In 2015, there were 767,622 animals used for medical experiments in the US, the lowest level since the United States Department of Agriculture began keeping records in the early 1970s. That included roughly 138,000 rabbits, 98,000 hamsters, 11,000 sheep, 46,000 pigs; 20,000 cats, 61,000 dogs, 173,000 guinea pigs, 28,000 “other farm animals,” and nearly 62,000 “nonhuman primates.”

In 2016, the number of animals used for scientific testing rose to 820,812. Last year, it dipped slightly, to 792,168. Today, according to Pew, 52% of Americans are against animal testing. However, there have never been more nonhuman primates used for lab experiment tests than there are right now.
Increased funding from the National Institutes of Health (NIH), which supports a majority of US primate research, is one factor behind the recent rise in primate testing. The other reason “the numbers are trending up, is because these animals give us better data,” Jay Rappaport of the Tulane National Primate Research Center in Covington, Louisiana, told Science magazine. “We need them more than ever.”

The NIH is currently in the process of rebidding at least two requests for proposals to maintain primate colonies in the US.
The NIH’s current contract with Tulane and the two Maryland firms requires those institutions to maintain facilities capable of housing over 900 nonhuman primates, 550 of which will be part of “breeding harems (!!) to achieve a production rate of 60-100 live births per year.” These monkeys will be used to test the efficacy of potential HIV vaccines, say the contracting documents.

Activist groups have long tried to stop researchers from experimenting on primates.
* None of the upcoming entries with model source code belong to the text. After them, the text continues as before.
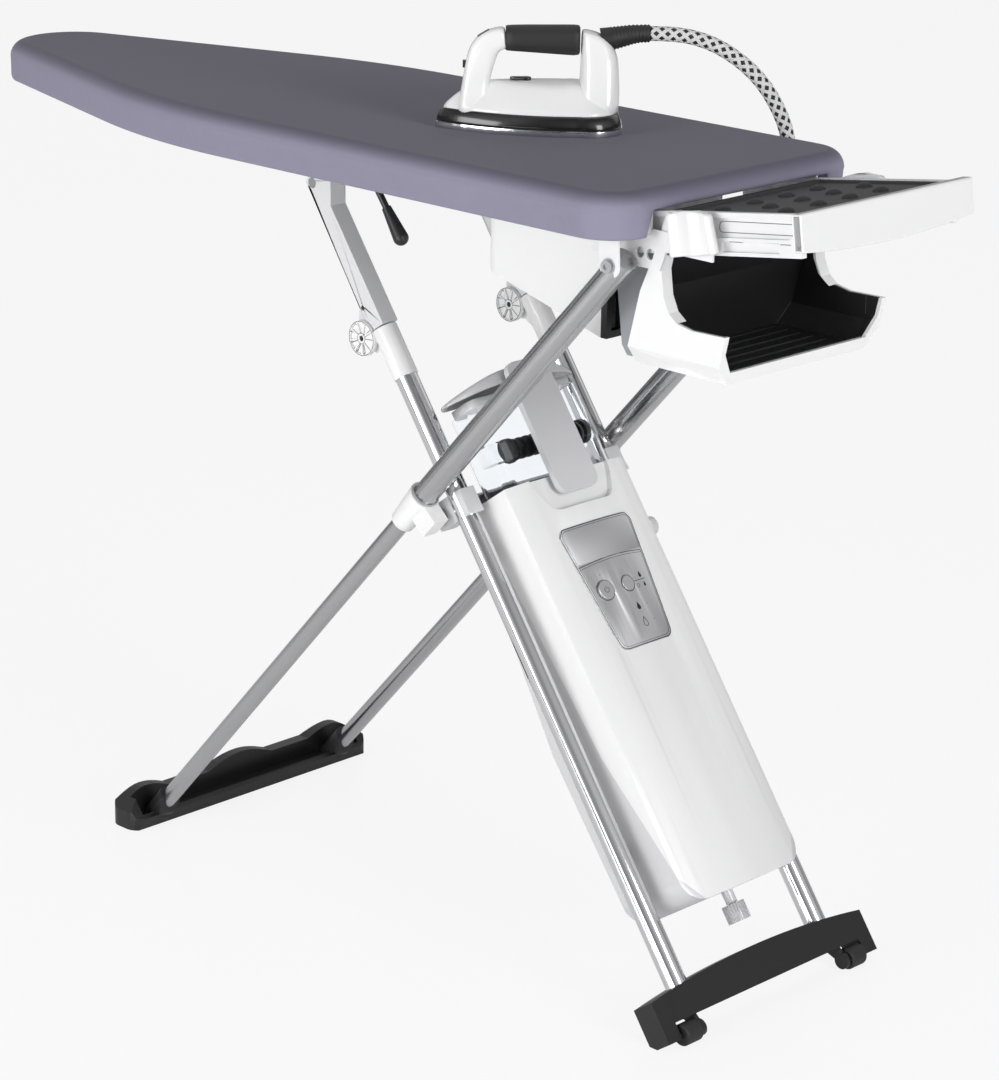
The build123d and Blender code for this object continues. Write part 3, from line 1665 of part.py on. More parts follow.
def boiler_vessel():
    """The pressure vessel, its heating element and the steam valve on top."""
    body = upright(vessel_radius, vessel_low, vessel_high, vessel_off, 0)
    ends = body.edges().filter_by(GeomType.CIRCLE)
    body = fillet(ends, vessel_dome)
    wall = vessel_wall
    inner = upright(vessel_radius - wall, vessel_low + wall, vessel_high - wall, vessel_off, 0)
    inner = fillet(inner.edges().filter_by(GeomType.CIRCLE), vessel_dome - vessel_wall)
    floor = housing_bottom + housing_wall + 2
    skirt = upright(vessel_skirt_radius, floor, vessel_low + 8, vessel_off, 0)
    skirt -= upright(vessel_skirt_radius - vessel_skirt_wall, floor - 1, vessel_low + 9, vessel_off, 0)
    skirt &= housing_solid(housing_wall)
    skirt -= body
    valve = block(
        vessel_off - valve_side / 2, vessel_off + valve_side / 2,
        valve_y - valve_side / 2, valve_y + valve_side / 2,
        vessel_high - 8, vessel_high + valve_height,
    )
    valve = valve - body
    shell = body + skirt + valve - inner
    shell -= upright(valve_bore, vessel_high - 20, vessel_high + valve_height + 1, vessel_off, valve_y)
    plug = upright(element_plug_radius, vessel_low - 6, vessel_low + vessel_wall + 2, vessel_off, 0)
    shell -= upright(element_plug_radius, vessel_low - 7, vessel_low + 4, vessel_off, 0)
    element = plug
    for y in (-element_spread, element_spread):
        top = vessel_low + element_length
        element += upright(element_radius, vessel_low, top, vessel_off, y)
        element += Pos(vessel_off, y, top) * Sphere(element_radius)
    top = vessel_low + element_length
    element += crosswise(element_radius, -element_spread, element_spread, vessel_off, top)
    return [rear * shell, rear * element]


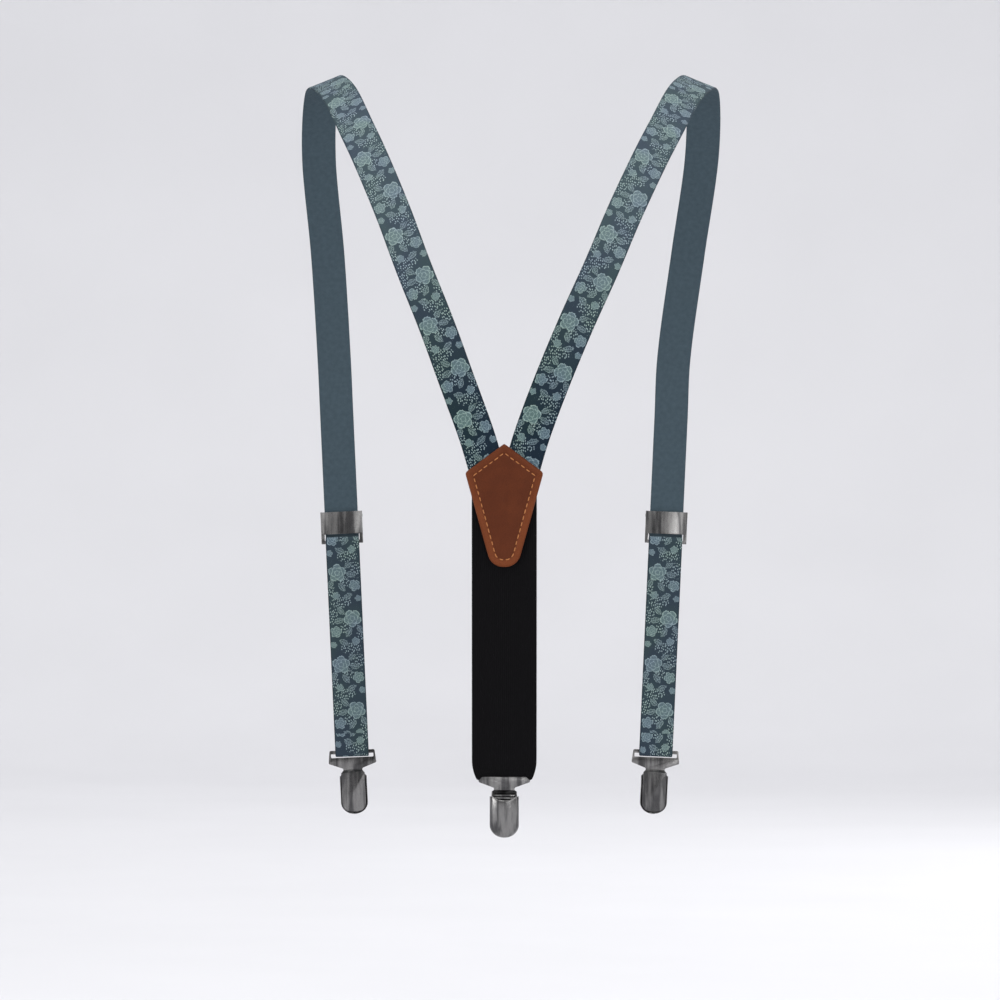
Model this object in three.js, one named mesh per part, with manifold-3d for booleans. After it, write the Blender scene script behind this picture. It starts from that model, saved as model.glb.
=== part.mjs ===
// Y-back suspenders: two printed webbing straps, a stitched leather patch, one elastic back strap,
// three metal trouser clips and two metal length adjusters.
// Millimetres. +Z is up, the wearer's back faces -Y and the wearer's right is +X.
// The origin is midway between the shoulders, where the straps lie on top of them.
import * as THREE from "three";
import { mergeVertices } from "three/addons/utils/BufferGeometryUtils.js";
import Module from "manifold-3d";

const wasm = await Module();
wasm.setup();

// ---------------------------------------------------------------- driving sizes
const GAP = 0.3; // between layers that lie on each other
const RUNNING = 0.1; // radial clearance of a pin or barrel in its hole
const FACETS = 16; // sides of a pin

const WEB = { width: 21, thick: 1.4 };
const ELASTIC = { width: 38, thick: 1.4, tail: 36 };

const PATCH = {
  top: -221, // height of the point
  height: 71.9,
  shoulder: 16.5, // from the point down to the widest place
  width: 45.8,
  foot: 15.2, // width of the straight sides carried to the bottom
  footRound: 9.2,
  leather: 1.8,
  lining: 1.0,
  liningInset: 0.6,
};

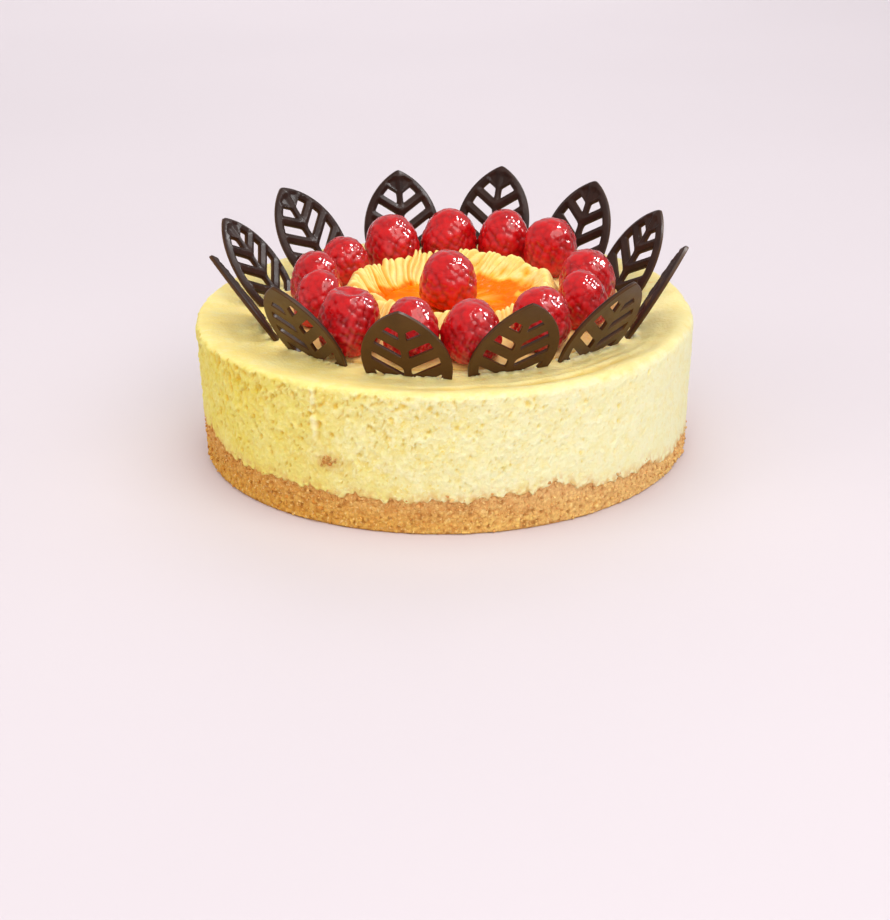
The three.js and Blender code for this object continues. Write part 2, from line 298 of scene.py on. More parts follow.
def srgb(red, green, blue):
    """A colour as it is seen on a screen, from 0 to 255, for a shader."""
    shares = [value / 255 for value in (red, green, blue)]
    linear = [s / 12.92 if s <= 0.04045 else ((s + 0.055) / 1.055) ** 2.4 for s in shares]
    return (*linear, 1)


class Shader:
    """A material with one Principled shader, and short calls for the nodes in front of it."""

    def __init__(self, name, **fixed):
        self.material = bpy.data.materials.new(name)
        self.material.use_nodes = True
        self.tree = self.material.node_tree
        self.surface = self.tree.nodes["Principled BSDF"]
        self.fill(self.surface, fixed)
        self.place = self.node("TexCoord").outputs["Object"]

    def link(self, value, socket):
        if isinstance(value, bpy.types.NodeSocket):
            self.tree.links.new(value, socket)
        else:
            socket.default_value = value

    def fill(self, node, inputs):
        for name, value in inputs.items():
            self.link(value, node.inputs[name.replace("_", " ")])

    def node(self, kind, settings=(), **inputs):
        """A new node with its settings, and a number, a colour or a link on each of the named inputs."""
        node = self.tree.nodes.new(f"ShaderNode{kind}")
        for name, value in settings:
            setattr(node, name, value)
        self.fill(node, inputs)
        return node

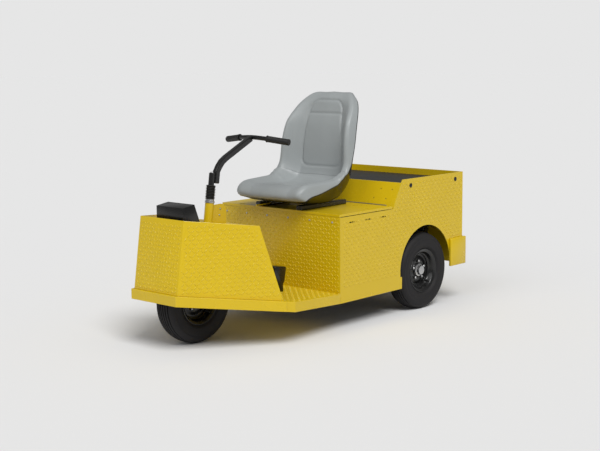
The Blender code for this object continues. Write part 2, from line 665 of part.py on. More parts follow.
# ---------------------------------------------------------------- steering
def build_steering(frame):
    axis = steer_axis()
    top = steer_at(0.796)
    crown_z = 0.444
    foot = steer_at(crown_z + STEM_R * math.sin(STEER_RAKE))
    stem = turned([(0.0, 0.0), (0.0, STEM_R), ((top - foot).length, STEM_R),
                   ((top - foot).length, 0.0)], foot, axis, 28)
    node("steer_stem", stem, BLACK, 0.4, parent=frame, smooth=True)

    leg_in, leg_out = 0.0665, 0.0785
    crown = steer_at(crown_z)
    build_fork(frame, crown, leg_in, leg_out)

    axle = rod((-0.096, FRONT_AXLE_Y, WHEEL_R), (0.096, FRONT_AXLE_Y, WHEEL_R), SPINDLE_R, 24)
    node("front_axle", axle, STEEL, 0.3, 1.0, parent=frame, smooth=True)

    base = steer_at(0.655) + axis * (0.017 + 2 * GAP)
    folds = []
    count = 6
    pitch = 0.0112
    for k in range(count):
        folds.append((k * pitch, 0.0185))
        folds.append(((k + 0.5) * pitch, 0.0240))
    folds.append((count * pitch, 0.0185))
    profile = [(0.0, STEM_R + GAP)] + folds + [(count * pitch, STEM_R + GAP)]
    node("stem_bellows", turned(profile, base, axis, 20), RUBBER, 0.7, parent=frame, smooth=True)


def build_fork(frame, crown, leg_in, leg_out):
    """Crown and two legs in one forging: side outline, with the middle cut away."""
    c = Vector((0.0, FRONT_AXLE_Y, WHEEL_R))
    outline = [(crown.y - 0.034, crown.z - GAP), (c.y - 0.024, c.z + 0.030)]
    outline += arc((c.y, c.z), 0.026, 160, 360, 13)
    outline += [(crown.y + 0.030, crown.z - 0.040), (crown.y + 0.034, crown.z - GAP)]
    fork = node("front_fork", prism(outline, -leg_out, leg_out, "X"), BLACK, 0.5, parent=frame)
    gap = box((-leg_in, -1.2, 0.0), (leg_in, -0.4, crown.z - 0.022))
    cut(fork, gap, "fork_gap")
    ends = ((-0.12, c.y, c.z), (0.12, c.y, c.z))
    cut(fork, rod(*ends, SPINDLE_R + 0.0004, 24), "fork_axle_hole")


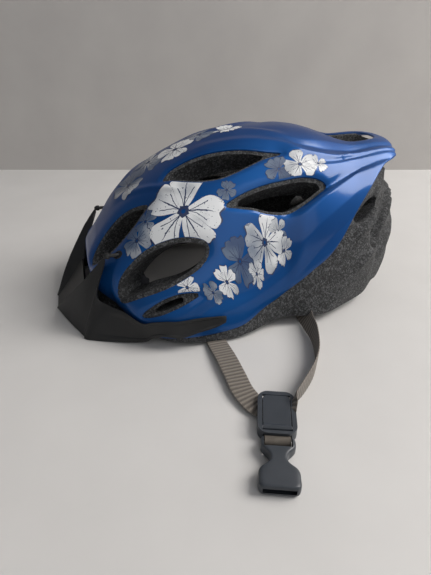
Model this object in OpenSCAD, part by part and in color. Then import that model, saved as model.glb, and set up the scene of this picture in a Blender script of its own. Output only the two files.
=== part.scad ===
// Vented cycling helmet: moulded skin over a foam liner, plug-in visor, rear dial
// retention and webbing straps with a side-release buckle.
// Millimetres. The wearer faces -Y, the wearer's left is +X, and Z = 0 is the table.

/* [Shell] */
// Length of the shell from brow to tail
shell_length = 293; // [280:1:305]
// Width of the shell across the widest section
shell_width = 214; // [206:1:222]
// Height of the crown
shell_height = 151; // [146:1:157]
// Wall of the moulded outer skin
skin_wall = 1.6; // [1.2:0.1:2.2]
// Gap between the skin and the foam
skin_gap = 0.3; // [0.2:0.05:0.4]
// Height of the crest lines that run back to the tail
crest_height = 2.5; // [1:0.1:3.5]

/* [Liner] */
// Foam thickness at the crown
crown_foam = 25; // [22:0.5:28]
// Foam thickness at the brow
brow_foam = 30; // [27:0.5:32]
// Foam thickness at the back of the head
rear_foam = 35; // [32:0.5:37]
// How much smaller an opening is in the foam than in the skin
vent_step = 2.2; // [1.5:0.1:3]
// Depth of the air channels in the inner face
channel_depth = 6; // [4:0.5:8]

/* [Visor] */
// Wall of the visor
visor_wall = 2.2; // [1.8:0.1:2.8]
// Reach of the nose in front of the brow
visor_reach = 40; // [34:1:44]
// Diameter of the pegs that plug into the shell
peg_d = 4; // [3.5:0.1:4.5]
// Length of a peg
peg_length = 9; // [8:0.5:10]
// Radial play of a peg in its grommet
peg_play = 0.08; // [0.06:0.01:0.1]

/* [Webbing] */
// Width of the webbing
web_width = 16; // [14:0.5:17]
// Thickness of the webbing
web_thick = 1.4; // [1.2:0.1:1.6]

/* [Strap divider] */
// Width of the divider frame
divider_width = 25; // [24:0.5:27]
// Length of the divider frame
divider_length = 37; // [35:0.5:40]
// Thickness of the divider frame
divider_thick = 8; // [7.5:0.5:9]
// Diameter of the pin that carries the flap
flap_pin_d = 2.4; // [2:0.1:2.8]

/* [Buckle] */
// Width of the buckle across its mouth
buckle_width = 24; // [23:0.5:26]
// Length of the receiving half
buckle_length = 36; // [34:0.5:38]
// Thickness of the buckle
buckle_thick = 9; // [8.5:0.5:10]
// Clear height of the buckle mouth
mouth_height = 5; // [4.5:0.1:5.5]

/* [Fit dial] */
// Diameter of the knob
knob_d = 26; // [24:0.5:28]
// Thickness of the knob
knob_thick = 7; // [6:0.5:8]
// Teeth on the pinion
pinion_teeth = 12; // [12:1:12]
// Tooth pitch along the racks
tooth_pitch = 2.4; // [2.2:0.1:2.5]
// Diameter of the dial axle
axle_d = 4; // [3.5:0.1:4.5]
// Radial play of the axle in its bore
axle_play = 0.06; // [0.04:0.01:0.1]

/* [Pads] */
// Thickness of the comfort pads
pad_thick = 6; // [5:0.5:7]

/* [Hidden] */

// The shell is a fan of cross sections about a line across the helmet, this far under the table.
// Section 0 would point straight ahead, 90 is the crown and 180 straight back.
fan_drop = 60;
half_width = shell_width / 2;
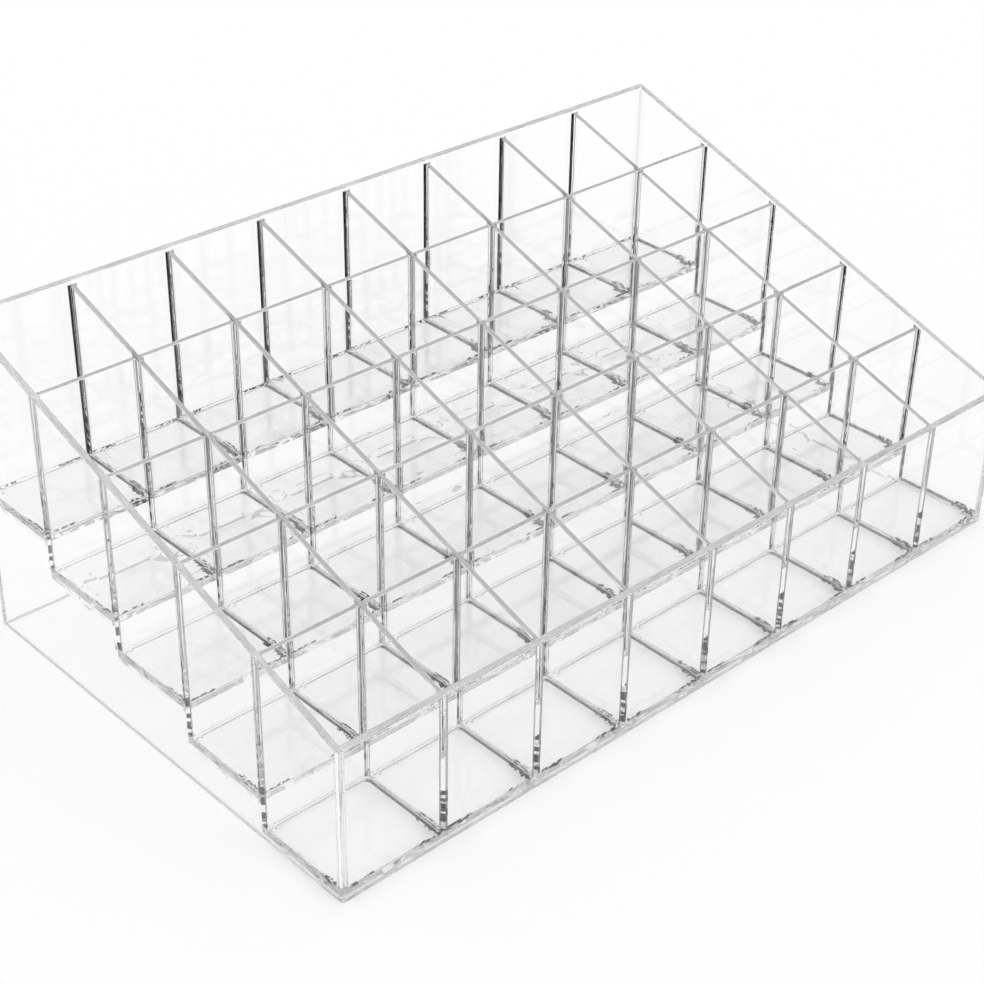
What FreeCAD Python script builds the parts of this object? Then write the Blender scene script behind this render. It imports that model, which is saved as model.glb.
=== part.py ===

University of California-Los Angeles neuroscientist J. David Jentsch, who uses rats and monkeys in his work, has gotten razor blades in the mail, groups of protesters marching in front of his home, and threatening emails. In 2009, Jentsch’s car was blown up in his driveway.

That same year, members of the Animal Liberation Front (ALF) firebombed the Austrian vacation home of former Novartis CEO Daniel Vasella, because they believed his company had ties to Huntingdon Life Sciences, a British animal-testing lab (Novartis denied those allegations.)
A month earlier, ALF activists stole Vasella’s late mother’s ashes from a gravesite in Chur, Switzerland, and spray painted “Drop HLS Now” (referring to Huntingdon) on her headstone. Vasella’s sister’s grave was also vandalized. Novartis reported at least 10 other attacks on employees; two explosives were placed under two cars parked in Novartis board member Ulrich Lehner’s driveway in 2009, for example.